Picking up a 2010 caad9-1 fameset... question is, doesn't come with the starnut or compression plug. I've read a little bit that even with the full carbon fork, cannondale uses a start nut? strange, but anyways, what does cannondale use for the forks? thanks.


----------



## stover (Apr 24, 2010)

If it the fork has a carbon steer tube it should have a compression plug. Why not just pull the screw/bolt from the top of the fork and find out.


----------



## bikerboy337 (Jan 28, 2004)

Buying the frame NOS, and it doesn't come with one... so I'm asking to see what people have in theirs. Likely will just go to the dealer, but wanted to hear what people use as I've seen differing reports on my searches, some saying there is a star nut, others saying use a compression plug... just wanted to get some info so I can but the right thing... 

Thanks.


----------



## moralleper (Jul 21, 2009)

I have a CAAD 9-4 and the full carbon fork has a compression plug.


----------



## metoou2 (Mar 18, 2009)

I bought the same frameset last year. The fork has a full carbon steer tube. The package full of the Cannondale parts had a compression plug. I would never stick a starnut in a carbon steer tube.
Fairwheel Bikes has some sweet compression plugs. 
http://fairwheelbikes.com/


----------



## bon_gabs (Feb 2, 2010)

if you want to test how tough your carbon steerer is, use starnut,but my caad9 fork looks fragile so Im using compression..


----------



## CHL (Jun 24, 2005)

I don't believe that my CAAD9 frame set came with anything but the frame, fork, seat post collar and the bolts for the bottle cages. I purchased a Cane Creek IS3i headset and an FSA compression plug.

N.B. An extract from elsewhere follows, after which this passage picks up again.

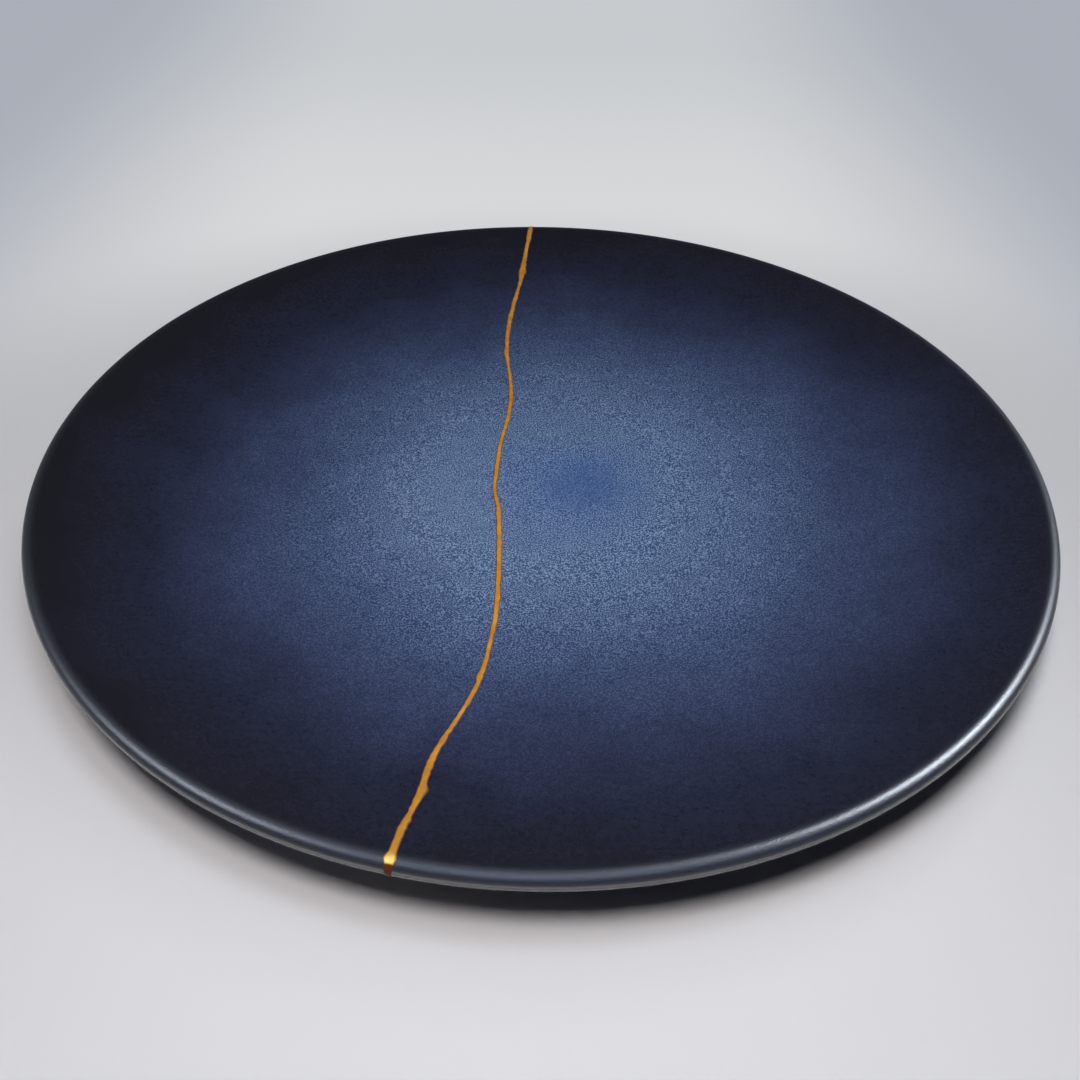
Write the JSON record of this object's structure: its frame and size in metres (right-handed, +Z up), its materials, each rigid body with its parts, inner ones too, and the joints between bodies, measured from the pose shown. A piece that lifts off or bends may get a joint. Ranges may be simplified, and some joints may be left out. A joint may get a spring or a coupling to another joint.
{
  "type": "kintsugi plate",
  "caption": "Broken coupe dinner plate in mottled deep-blue glaze, mended with a gold lacquer seam that wanders from rim to rim, standing on a turned foot ring.",
  "frame": {"origin": "centre of the foot's underside, on the table", "axes": "+Z up along the plate's turned axis; -Y towards the picture's viewer; +X to the picture's right"},
  "size_m": [0.27, 0.2701, 0.0238],
  "materials": {
    "blue_glaze": "satin reactive glaze, mottled steel blue in the well, falling to blue-black towards the rim",
    "gold_lacquer": "gold powder on lacquer, satin orange-gold, slightly raised"
  },
  "bodies": {
    "root": {"left_sherd": "blue_glaze", "right_sherd": "blue_glaze", "gold_seam": "gold_lacquer"}
  },
  "joints": []
}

Personally, I like the Cannondale compression plug.  The top cap serves as reinforcement for the inner wall of the steerer tube. If you still want to use a starnut, you probably should go the Alpha Q route and bond an aluminum insert to the steerer tube, which would allow the safe use of a starnut.

Some of the older Cannondale all carbon steerer tubes did use starnuts. I do not know if they are safe to use with the CAAD9/10 or Super Six forks.

chl


----------